12. The textile product according to claim 7, further comprising an electrical power source, arranged in physical and electrical connection with the connector, and arranged to supply electrical power to the light source.

13. A method for the production of a textile product according to claim 7 comprising:

applying a lighting unit comprising a substrate with a substrate surface and a light source comprised by the substrate surface; to a textile; and

coating the textile with the lighting unit in a first coating process with a first textile coating to provide a coated textile wherein the lighting unit is arranged to provide light through the first textile coating and optionally coating the textile in a second coating process with a second coating, with reference to the textile, opposite of the first textile coating,

wherein the substrate surface further comprises an electrically conductive connector part that is arranged to supply electrical power to the light source when electrically connected to an electrical power source.

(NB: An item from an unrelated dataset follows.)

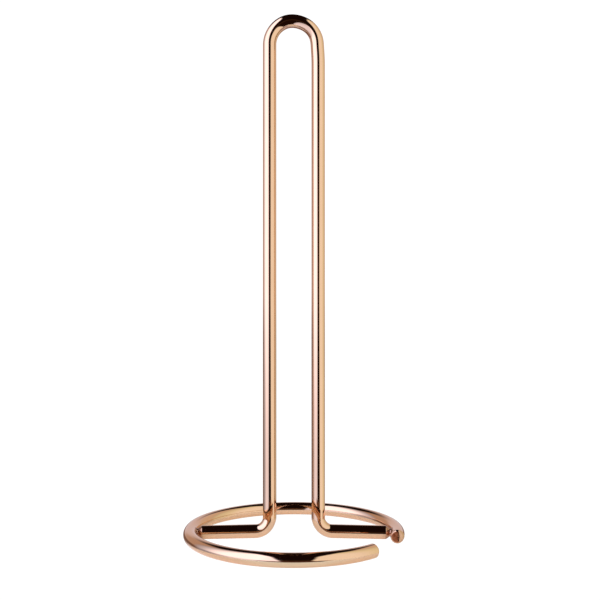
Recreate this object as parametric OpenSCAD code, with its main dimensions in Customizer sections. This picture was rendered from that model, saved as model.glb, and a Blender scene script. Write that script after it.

14. The method according to claim 13, comprising arranging with a low-melting temperature solder the lighting unit on the textile and coating the textile and lighting unit with the first textile coating, whereby the low-melting temperature solder and the first coating process conditions are selected to melt the low-melting temperature solder during the first coating process.

15. A method of providing light with a textile product having a lighting function according to claim 12 comprising providing such textile product and an electrical power source, electrically connecting the electrical power source and the electrically conductive connector part, and providing electrical power to the light source.

16. The textile product according to claim 1, wherein the textile further includes a second textile coating at a second side of the textile.

17. The textile product according to claim 11, wherein the textile further includes a second textile coating at a second side of the textile.